Government pensions are more generous than those received by private sector tax payers. Some government pensions offer retirement at age 55, require minimum pension contributions, and have free health care. Many pension recipients receive more than $100,000 per year in benefits. This is not fair to the hard working citizens of Illinois whose tax dollars are paying for these overly generous benefits.
Illinois families have learned that in lean times they must spend less to keep their household budgets balanced. It is time the state learns to do the same!
Duffy Opposes Utility Rate Hike
Com Ed electric poles on Randall Road.
During the fall veto session the legislature voted to override a gubernatorial veto on Senate Bill 1652, a piece of legislation that uses rate hikes to fund upgrades to the state’s power infrastructure.
In debate, Duffy raised concerns that campaign contributions had influenced votes on the legislation. Campaign finance watchdogs estimated that ComEd and Ameren spent in excess of $930,000 in campaign contributions to legislators while discussing the “smart grid” legislation. Duffy also opposed the clause in the legislation which guaranteed profits to the power companies for decades to come.
Senator Duffy noted that it may not be the appropriate time to be moving forward with the new “smart grid” legislation. In theory meters may provide better information about how to cut energy use and save money, but the meters are expensive. The cost will be passed on to consumers through rate hikes. Additionally, if consumers want to see the full benefits of the upgrades, they must add complicated in-home displays and integrate home-area networks which will take data from the meters to control appliances and other pieces of equipment.
Duffy voted against the legislation over concerns that it placed an unfair financial burden on Illinois citizens to fund the upgrades.
Duffy Fights “Quinn pro quos”
This year, Senator Duffy continued his crusade against what he calls “Quinn pro quos,” or political appointments to elected officials, their top donors, and their family members.
In the fall veto session Duffy spoke out against the $117,000 a year appointment of Jennifer Burke, daughter of powerful Chicago Alderman Ed Burke and Illinois Supreme Court Justice Anne Burke, to the Illinois Pollution Control Board. Duffy said,
“This is typical pay-to-play politics—the same bad policy of appointing politically connected people to high priced board positions. How would the typical person in Illinois even know how to apply for a position like this?”
In February Duffy introduced Senate Bill 1935, a measure that would prohibit the spouse, child, or spouse of a child of a state official, from being appointed to any state board or commission.
Duffy Continues Fight Against Red Light Cameras
Senator Duffy believes we should do everything possible to keep our roads safe. However he feels red light cameras are all about revenue, not about safety.
The US Department of Transportation statistics show that an average motorist could drive a billion miles – the distance from Earth to Jupiter and back – before being involved in and accident that resulted from turning right on red. [emphasis provided]

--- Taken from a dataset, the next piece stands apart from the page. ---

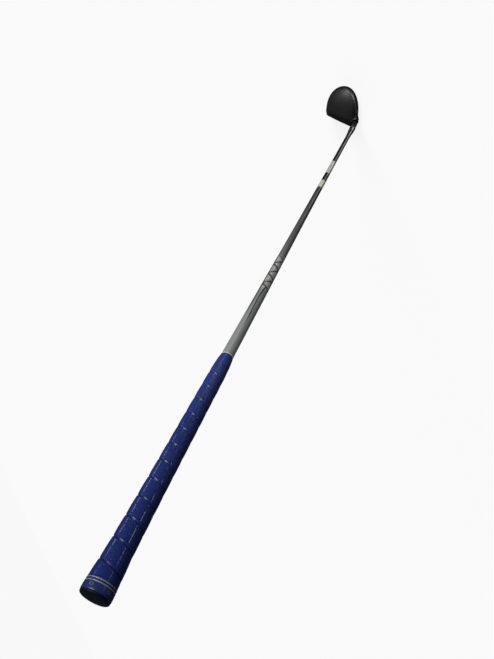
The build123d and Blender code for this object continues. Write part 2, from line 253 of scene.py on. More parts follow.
# ------------------------------------------------------------------ stage, camera, lights
def make_stage():
    m, nt, b = material("stage_floor", (0.10, 0.10, 0.10), 0.9, spec=0.0)
    b.inputs["Emission Color"].default_value = (1, 1, 1, 1)
    b.inputs["Emission Strength"].default_value = 0.86
    # only the view of the floor is pale: its bounce on the club is kept low
    dark = node(nt, "ShaderNodeBsdfDiffuse")
    dark.inputs["Color"].default_value = (0.035, 0.035, 0.037, 1)
    lp = node(nt, "ShaderNodeLightPath")
    ms = node(nt, "ShaderNodeMixShader")
    nt.links.new(lp.outputs["Is Camera Ray"], ms.inputs[0])
    nt.links.new(dark.outputs[0], ms.inputs[1])
    nt.links.new(b.outputs[0], ms.inputs[2])
    geo = node(nt, "ShaderNodeNewGeometry")
    clear = node(nt, "ShaderNodeBsdfTransparent")
    side = node(nt, "ShaderNodeMixShader")
    nt.links.new(math_node(nt, "MAXIMUM", geo.outputs["Backfacing"], lp.outputs["Is Shadow Ray"]), side.inputs[0])
    nt.links.new(ms.outputs[0], side.inputs[1])
    nt.links.new(clear.outputs[0], side.inputs[2])
    nt.links.new(side.outputs[0], nt.nodes["Material Output"].inputs["Surface"])
    bm = bmesh.new()
    seg = 96
    prof = [(0.5, 0.0), (1.0, 0.0), (3.0, 0.0), (6.0, 0.0), (14.0, 0.0), (30.0, 0.0), (60.0, 0.0)]
    rings = []
    cen = bm.verts.new((-0.3, 0.0, 0.0))
    for r, z in prof:
        rings.append([bm.verts.new((-0.3 + r * math.cos(2 * math.pi * i / seg), r * math.sin(2 * math.pi * i / seg), z))
                      for i in range(seg)])
    for i in range(seg):
        bm.faces.new((cen, rings[0][i], rings[0][(i + 1) % seg]))
        for a, c in zip(rings, rings[1:]):
            bm.faces.new((a[i], c[i], c[(i + 1) % seg], a[(i + 1) % seg]))
    me = bpy.data.meshes.new("stage_floor")
    bm.to_mesh(me)
    bm.free()
    me.materials.append(m)
    ob = bpy.data.objects.new("stage_floor", me)
    bpy.context.scene.collection.objects.link(ob)


make_stage()

CAM_AT = Vector((-0.74837, -0.38811, 0.90925))
CAM_X = Vector((-0.61600, -0.08340, -0.78332)).normalized()
CAM_Y = Vector((0.57612, -0.72587, -0.37577)).normalized()
cam_data = bpy.data.cameras.new("camera")
cam_data.sensor_width = 36.0
cam_data.sensor_fit = "AUTO"
cam_data.lens = 27.804
cam_data.clip_start = 0.02
cam_data.clip_end = 120
cam = bpy.data.objects.new("camera", cam_data)
bpy.context.scene.collection.objects.link(cam)
cz = CAM_X.cross(CAM_Y).normalized()
cy = cz.cross(CAM_X)
M = Matrix((CAM_X, cy, cz)).transposed().to_4x4()
M.translation = CAM_AT
cam.matrix_world = M
bpy.context.scene.camera = cam


def area(name, at, target, size, size_y, power, color=(1, 1, 1), spread=180.0):
    d = bpy.data.lights.new(name, "AREA")
    d.shape = "RECTANGLE"
    d.size = size
    d.size_y = size_y
    d.energy = power
    d.color = color
    d.spread = math.radians(spread)
    o = bpy.data.objects.new(name, d)
    o.location = at
    v = Vector(target) - Vector(at)
    o.rotation_euler = v.to_track_quat("-Z", "Y").to_euler()
    o.visible_camera = False
    bpy.context.scene.collection.objects.link(o)
    return o


sun_data = bpy.data.lights.new("sky_soft", "SUN")
sun_data.energy = 4.0
sun_data.angle = math.radians(34.0)
sun_data.color = (1.0, 0.99, 0.98)
sun = bpy.data.objects.new("sky_soft", sun_data)
sun.rotation_euler = Vector((-0.30, 1.00, -0.72)).to_track_quat("-Z", "Y").to_euler()
bpy.context.scene.collection.objects.link(sun)


def gloss_only(o):
    o.visible_diffuse = False
    return o


gloss_only(area("strip_left", (0.85, -0.46, 1.00), (-0.5, 0.02, 0.86), 0.09, 0.52, 1.45))


def floor_strip(name, p0, p1, width, power):
    """Long narrow panel lying on the floor, facing up, seen only in reflections."""
    p0, p1 = Vector((*p0, 0.012)), Vector((*p1, 0.012))
    d = bpy.data.lights.new(name, "AREA")
    d.shape = "RECTANGLE"
    d.size = (p1 - p0).length
    d.size_y = width
    d.energy = power
    o = bpy.data.objects.new(name, d)
    x = (p1 - p0).normalized()
    z = Vector((0, 0, -1))
    y = z.cross(x)
    mt = Matrix((x, y, z)).transposed().to_4x4()
    mt.translation = (p0 + p1) / 2
    o.matrix_world = mt
    o.visible_camera = False
    bpy.context.scene.collection.objects.link(o)
    return gloss_only(o)


floor_strip("floor_strip_shaft", (0.13, -0.42), (0.66, -1.80), 0.20, 1.8)
floor_strip("floor_strip_butt", (-0.93, -0.69), (-1.25, -0.94), 0.05, 1.0)
floor_strip("floor_strip_tip_a", (-0.058, -0.002), (-0.078, -0.018), 0.014, 0.0032)
floor_strip("floor_strip_tip_b", (-0.078, -0.018), (-0.108, -0.052), 0.028, 0.012)
floor_strip("floor_strip_tip_c", (-0.108, -0.052), (-0.150, -0.105), 0.046, 0.036)
floor_strip("floor_strip_tip_d", (-0.150, -0.105), (-0.200, -0.172), 0.052, 0.027)
gloss_only(area("low_fill", (-0.10, -0.62, 0.12), (-0.05, 0.0, 0.10), 1.2, 0.34, 0.7))
gloss_only(area("head_sheen", (-0.50, -0.86, 0.16), (-0.03, 0.0, 0.02), 0.60, 0.30, 1.0, spread=64.0))
gloss_only(floor_strip("floor_strip_tip_e", (-0.045, -0.150), (-0.040, -0.265), 0.12, 0.036))
fill_data = bpy.data.lights.new("fill_soft", "SUN")
fill_data.energy = 1.1
fill_data.angle = math.radians(60.0)
fill = bpy.data.objects.new("fill_soft", fill_data)
fill.rotation_euler = Vector((0.10, -1.0, -0.40)).to_track_quat("-Z", "Y").to_euler()
fill.visible_glossy = False
bpy.context.scene.collection.objects.link(fill)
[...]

In March, Duffy introduced Senate Bill 26, a measure that prohibits a county or municipality from using a red light camera to issue violations to drivers who enter an intersection to turn right on red, where it is a legal maneuver.
Duffy debated that if the issue was truly about safety, municipalities should remove cameras from right turn lanes and install “no turn on red” signs at troubled intersections.
In the fall veto session, Duffy voted against using red light cameras as “speed” cameras.
Senate Bill 965 allows a special feature on the red light cameras to be switched “on”, which in turn allows the cameras to monitor the speed of automobiles as they pass by.
The cameras will then issue tickets to cars driving over the speed limit.
The ticket goes to the car, not to the driver. In debate on the Senate Floor the Senator spoke out against the legislation saying,
“I’m against this big brother piece of legislation.”